Weder anderen hebben de geheimzinnige gebeurtenissen in een nog geheimzinniger kleed gehuld en verhalen dat de ‘man met het ijzeren masker’ een tweelingbroeder of wel een oudere broeder van Lodewijk XIV was, die door Frankrijk's beheerscher in boeien was geklonken opdat hij zijne rechtmatige aanspraken op den franschen troon niet zou doen gelden. Anderen eindelijk beweren dat de geheimzinnige gevangene het kind was van Mazarin en Anna van Oostenrijk en dat deze bastaardzoon een buitengewoon misvormd gelaat had; door hem gevangen te houden en met een masker zijn gelaat onkenbaar te maken zou de ontaarde vader gepoogd hebben zijne eigene misdaad te bedekken.

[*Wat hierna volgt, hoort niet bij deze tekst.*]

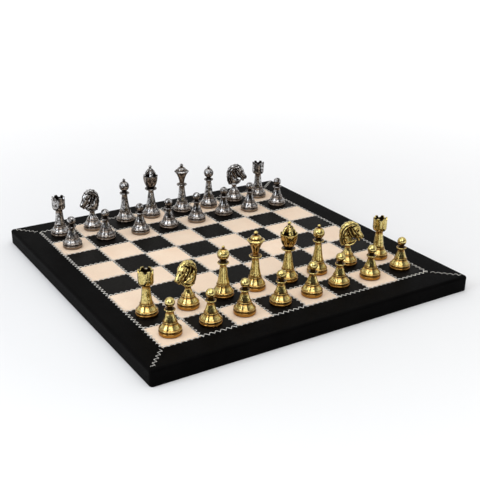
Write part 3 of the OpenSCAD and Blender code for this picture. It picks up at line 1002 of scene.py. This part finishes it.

In dit labyrinth van meeningen is 't ongetwijfeld uiterst moeielijk de waarheid op te sporen; volkomen zekerheid bestaat omtrent den waren naam van den ‘man met het ijzeren masker’ tot dusverre niet; wij houden 't er intusschen voor dat de bewering het meeste grond heeft, welke den geheimzinnigen gevangene als den graaf de Vermandois, den natuurlijken zoon van Lodewijk XIV en de hertogin de la Vallière beschouwt. Het schijnt meer dan waarschijnlijk bewezen, dat deze jongeling geruimen tijd een zeer losbandig leven leidde en slechts door de strengste maatregelen kon gedwongen worden, om zijne ergerniswekkende uitspattingen te matigen en zijn beleedigend en onstuimiggedrag, vooral ook jegens den Dauphin, te verbeteren. Zijne moeder, de hertogin de la Vallière, deed later als Carmelitesse in 't klooster te Parijs, de strengste boetvaardigheid voor de wandaden harer jeugd en zegde, toen zij 't overlijden van haren zoon vernam, dat zij minder den dood dan de geboorte van haar kind had te betreuren. De eerbied en genegenheid, welke de koning haar bleef toedragen, het berouw, dat ook hij later over zijn losbandig verleden gevoelde, ziedaar bijzonderheden, die wellicht het geheimzinnige leven, dat de gevangene der Bastille veroordeeld was te leiden, eenigszins vermogen te verklaren.